Frontiers in Earth Science (Jun 2023)
Late Paleocene to early Oligocene fire ecology of the south Mongolian highland
Abstract
Changes in fire ecology during warm and cold periods in the geological past are important because of their effects on terrestrial ecosystems and the global carbon cycle. We examined the charcoal concentrations of the Erden Obo section in Inner Mongolia to reconstruct the evolution of wildfire and their relationship to the regional vegetation from the Late Paleocene through Early Oligocene. Our data show that fire frequency were relatively high from the end of the Paleocene to the beginning of the Eocene, in accord with other paleofire records worldwide. However, low fire frequency occurred during the Early Eocene Climate Optimum (EECO), coincident with the change in the regional vegetation from shrubland to forest due to the strengthening of the regional rainfall, and we suggest that the humid climate may have been responsible for this decrease.

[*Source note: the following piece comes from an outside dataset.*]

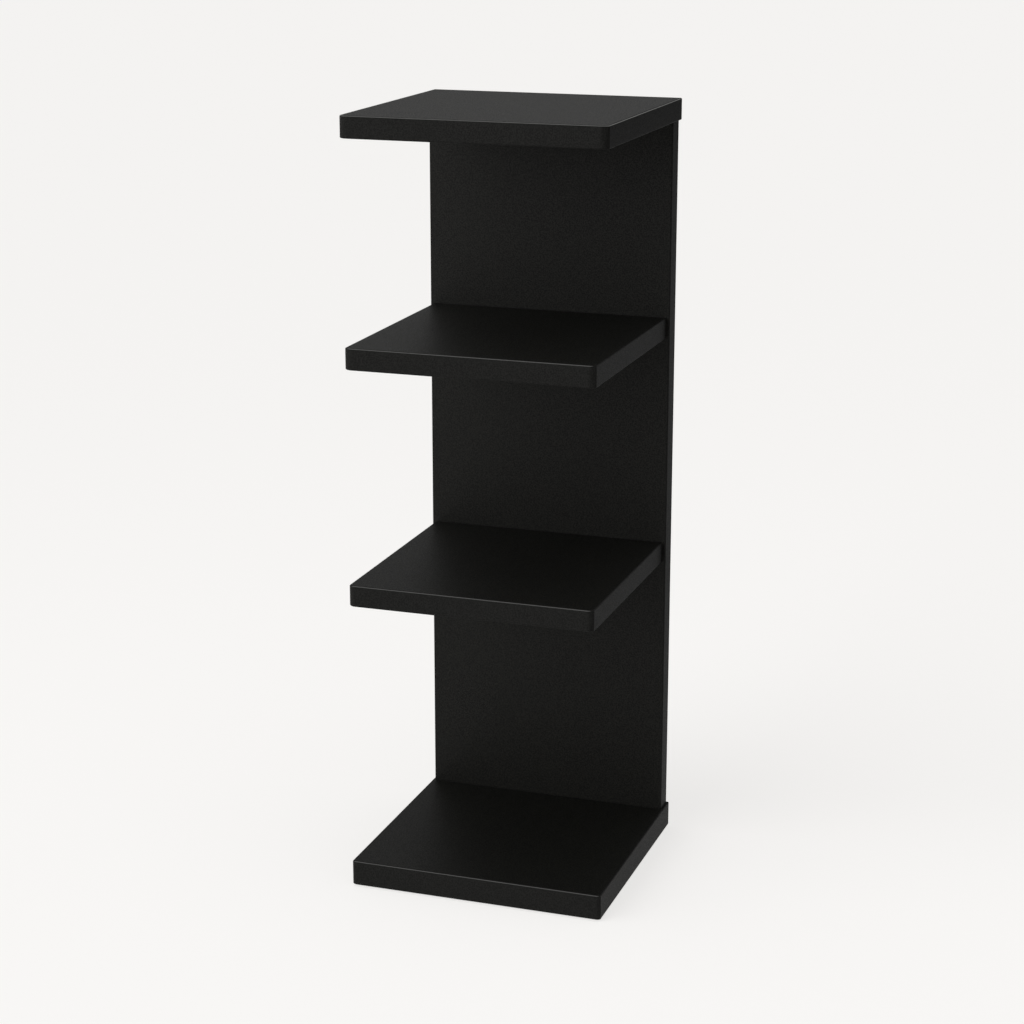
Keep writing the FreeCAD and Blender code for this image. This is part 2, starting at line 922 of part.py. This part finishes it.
drill_top(make_slab(top))
drill_shelf(make_slab(upper_shelf))
drill_shelf(make_slab(lower_shelf))
drill_base(make_slab(base))
spine_board = make_spine()
drill_spine_ends(spine_board)
drill_spine_faces(spine_board)

fasten_top()
fasten_shelf(upper_shelf)
fasten_shelf(lower_shelf)
fasten_base()
make_floor_pads()

document.recompute()
check_document()
write_parts()
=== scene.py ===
import json
import math

import bpy
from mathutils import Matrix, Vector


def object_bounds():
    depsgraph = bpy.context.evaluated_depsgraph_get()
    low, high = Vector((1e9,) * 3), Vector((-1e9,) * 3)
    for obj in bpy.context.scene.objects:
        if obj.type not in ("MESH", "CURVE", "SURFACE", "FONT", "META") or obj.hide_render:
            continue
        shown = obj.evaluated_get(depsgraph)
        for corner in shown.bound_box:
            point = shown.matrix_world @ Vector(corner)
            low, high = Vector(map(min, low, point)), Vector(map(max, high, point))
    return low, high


# The spine bookshelf in a white studio. Every piece of it comes from the frame; this script gives
# the pieces their finishes, and sets up the floor, the light and the camera.
# Lengths are in metres, angles in degrees, and a brightness of 1 is white.
# X runs right, Y runs back and Z runs up.

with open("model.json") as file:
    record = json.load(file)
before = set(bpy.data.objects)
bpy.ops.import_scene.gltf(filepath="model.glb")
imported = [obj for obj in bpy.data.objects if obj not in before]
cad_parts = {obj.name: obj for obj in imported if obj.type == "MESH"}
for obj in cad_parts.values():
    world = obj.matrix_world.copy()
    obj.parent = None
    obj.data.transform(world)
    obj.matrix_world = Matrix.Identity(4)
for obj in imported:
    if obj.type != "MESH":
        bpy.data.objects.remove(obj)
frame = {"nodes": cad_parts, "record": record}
cad_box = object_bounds()
object_right, _, object_top = cad_box[1]
nodes = frame["nodes"]

# ------------------------------------------------------------------ finishes: numbers

# What share of the red and green the blue is, because both blacks are a little short of it
BOARD_BLUE_SHARE = 0.84
BAND_BLUE_SHARE = 0.92

# The melamine face of the boards: a satin black with a fine pearl structure
BOARD_DARK = 0.0014
BOARD_LIGHT = 0.0087
BOARD_ROUGH = 0.475
BOARD_SPECULAR = 0.116
BOARD_PEARL_DEPTH = 0.00004

# The plastic edge bands: a shade lighter than the face, and duller
BAND_DARK = 0.0046
BAND_LIGHT = 0.0106
BAND_ROUGH = 0.597
BAND_SPECULAR = 0.081
BAND_PEARL_DEPTH = 0.00002

# The pearl structure, and the stretch of its noise that runs from a pit to a top
PEARLS_PER_METRE = 800.0
PEARL_WINDOW = (0.42, 0.58)
# How much rougher than the rest the pits are, and how much smoother the tops
PEARL_ROUGH_SWING = 0.05

# The front upper arris of each level, painted paler: a painted highlight of the key light in front
ARRIS_HIGHLIGHT_COLOUR = (0.07, 0.07, 0.068, 1.0)
# The upper arris along the top slab's two ends, painted paler still: a painted highlight of the top
# light above
END_ARRIS_HIGHLIGHT_COLOUR = (0.2, 0.2, 0.195, 1.0)
ARRIS_ROUGH = 0.35
# The slope, as front_slope and end_slope give it, where the painted highlight starts, and where it is
# full
ARRIS_HIGHLIGHT_WINDOW = (0.26, 0.36)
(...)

High frequency fire occurred after the Middle Eocene, near-synchronously with the transition of the regional vegetation from forest to steppe. The high-frequency fire was most likely triggered by regional drought during the aridification process after the Middle Eocene. We propose that these temporal changes in the fire ecology were consistent within the northern temperate zone from the Late Paleocene through Early Oligocene, and we suggest that studies of global wildfires need to be evaluated within the context of paleovegetation zones and ecosystem evolution.